I don’t think we’re out of the woods in that yet, but we are starting to see the beginning of ideas getting funded, and particularly if they’re in hot areas. In our prep talk, we talked about things like AI and the such. There’s certain areas where not only are they getting a lot of attention, but they have the opportunity to be category killers. And in those situations, we’re seeing new funding happening beneath the surface, even though you don’t see it widely reported. So again, I think that the venture market has gone through a lot of soul-searching the last 24 months, and we’re on the uptick there as well. I mean, if I were to summarize in general, it does feel as if a lot of the challenges that we’ve gone through the last 24 months are starting to go behind us. And then the only question becomes what is the new equilibrium? And that may be for another conversation. We could talk about is 2019 the right comparison? Is 2018 the right comparison? But it’s clearly not the second half of 20 or 2021 where there were a lot of excesses in the market.
David Erickson:
Well, at least the good news is that we’re directionally going the right way versus some of the recent podcasts we had back to when we were talking about Silicon Valley Bank and some of the other issues that we had earlier in the year. So that’s clearly, directionally we’re going the right way. The challenge is how quickly and how big are we going to get there when we get there? So.
Larry Wieseneck:
And then the one thing that I do think continues to be an issue that’s hanging out there is, there are new capital requirements coming for a whole host of reasons, again, we have a whole conversation on that, that will have a restrictive element on the flow of capital, certainly bank capital. And when the banks lend less to various parts of the community, that has an impact on the real economy. And I don’t think we’re done necessarily with the regional banking challenges that we saw. We have to be mindful of that and the role that both regional and community banks play, certainly here in the US. So I do think that while we’re optimistic, it’ll be a better environment over the next 12 months than the last, it’s with caution. It’s cautiously optimistic because I do think there’s some real headwinds.

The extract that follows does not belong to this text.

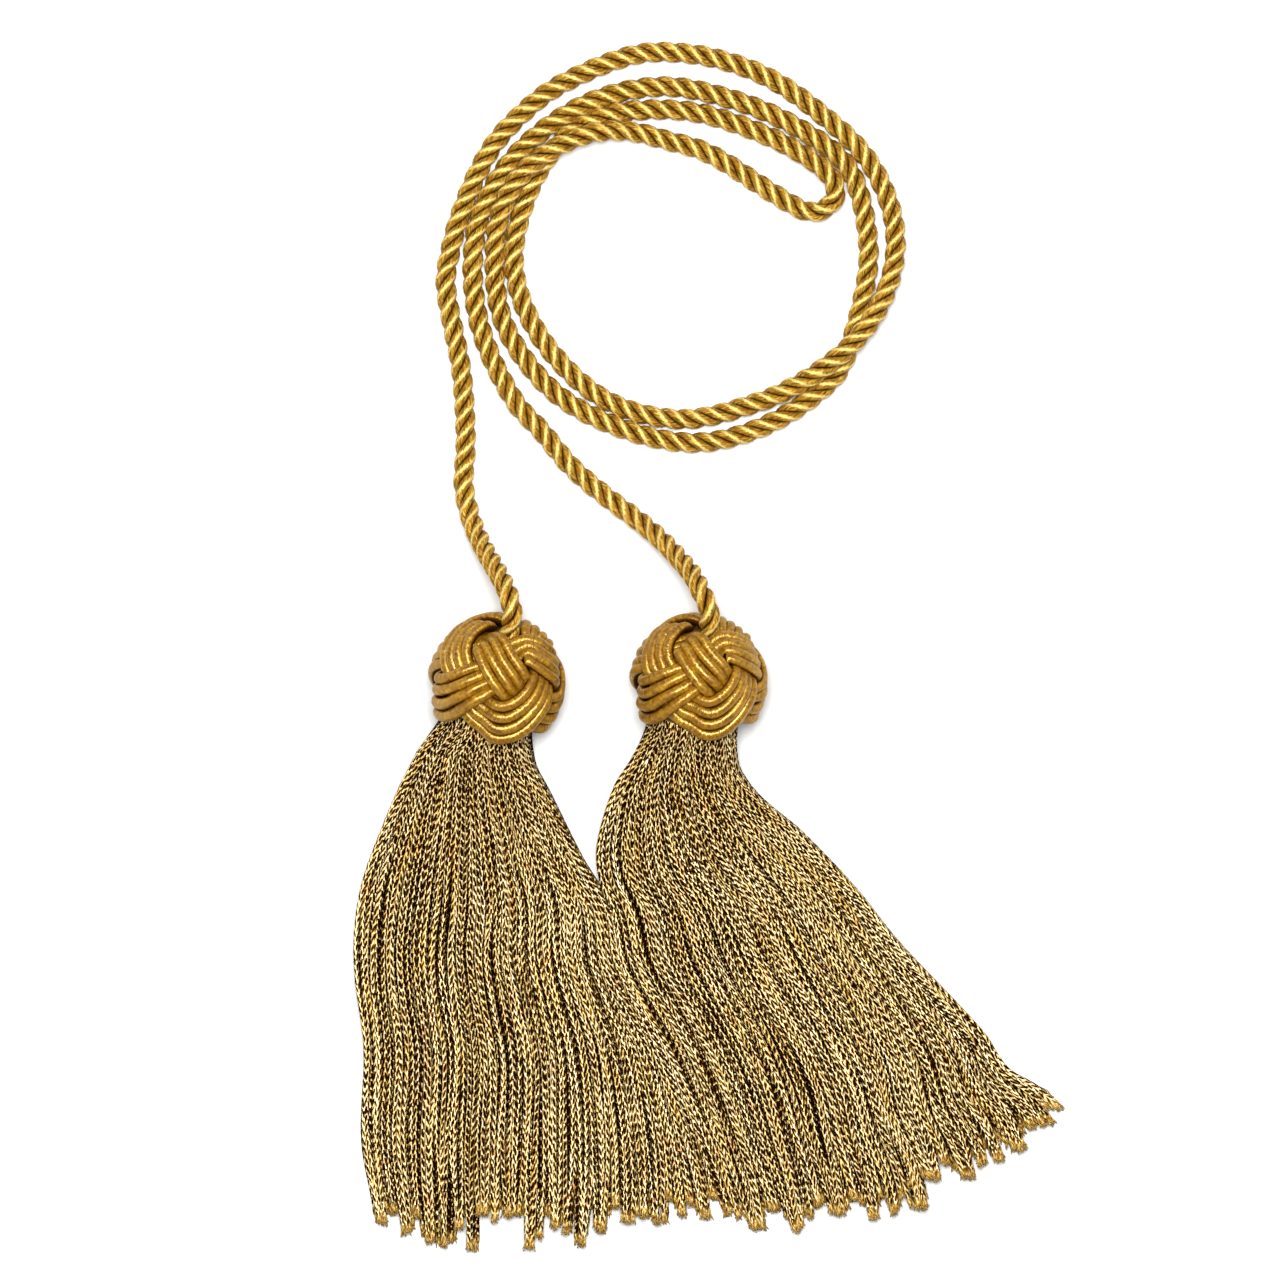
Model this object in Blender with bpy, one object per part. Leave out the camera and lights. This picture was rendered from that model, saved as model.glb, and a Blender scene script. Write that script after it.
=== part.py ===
"""Curtain tieback with two tassels, laid out flat and seen from above.

One length of three-ply twisted cord lies in a loose hank of two loops and a
folded bight, and ends in two tassels. The head of each tassel is a round
knot of three leads and five bights, worked with four passes of satin gimp
over a ball. The skirt hangs out of the head's lower opening: locks of yarn
whose roots are bound in a neck, and which lie spread on the surface.

Frame: metres, +Z up, the surface at Z = 0, the skirts towards -Y. The origin
is below the middle of the tassels' box. Tables are in millimetres from a
point TABLE_ORIGIN away from it.
"""

import math
import random

import bmesh
import bpy
import numpy as np
from mathutils import Matrix, Vector

MM = 0.001
GAP = 0.3  # between touching pieces
TABLE_ORIGIN = Vector((0.56, 0.35, 0))  # of the tables, where the frame's origin lies

# Cord
CORD_DIAMETER = 6.0
CORD_GROOVE_RADIUS = 1.95  # at the grooves between the plies
CORD_PLIES = 3
CORD_PITCH = 16.5  # length of one full turn of a ply
CORD_STEPS = 2 * CORD_PLIES  # rings in one turn, which are also the sides of the tube

# Head: a knot over a ball
GIMP_WIDTH = 3.1
GIMP_PASSES = 4
KNOT_LEADS = 3
KNOT_BIGHTS = 5
KNOT_RADIUS = 17.3  # middle of the gimp, halfway between over and under
KNOT_LIFT = 1.8  # rise and fall of the gimp at its crossings
UPPER_BIGHTS = math.radians(31.0)  # their middle pass, from the pole
LOWER_BIGHTS = math.radians(106.0)
UPPER_SPACING = math.radians(8.4)  # between neighbouring passes, seen from the middle
LOWER_SPACING = math.radians(10.5)
BIGHT_SWEEP = 0.03  # how much further round the pole each bight reaches
LOWER_STRETCH = 1.2  # of the half below the middle, along the pole
BALL_RADIUS = 16.5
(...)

And then the last piece that it’s hard to believe we have to start saying, but we’re almost a year away from the midterm, [inaudible 00:21:11] midterm, the presidential, and obviously Congress and a third of the Senate. And that’s going to start taking up a lot of focus, at least in the domestic markets as we start pricing in the possibilities of what that might bring. So that’ll be a topic for the future as well.
David Erickson:
No question about it. Well, as always, thanks for the time. We’ll pick up some more topics during the next podcast.
Larry Wieseneck:
David, thank you. Always appreciate your help and conversation. And so I will just end by thanking our listeners, and of course, as I just said, thanking you for your preparation and for being a great thought leader.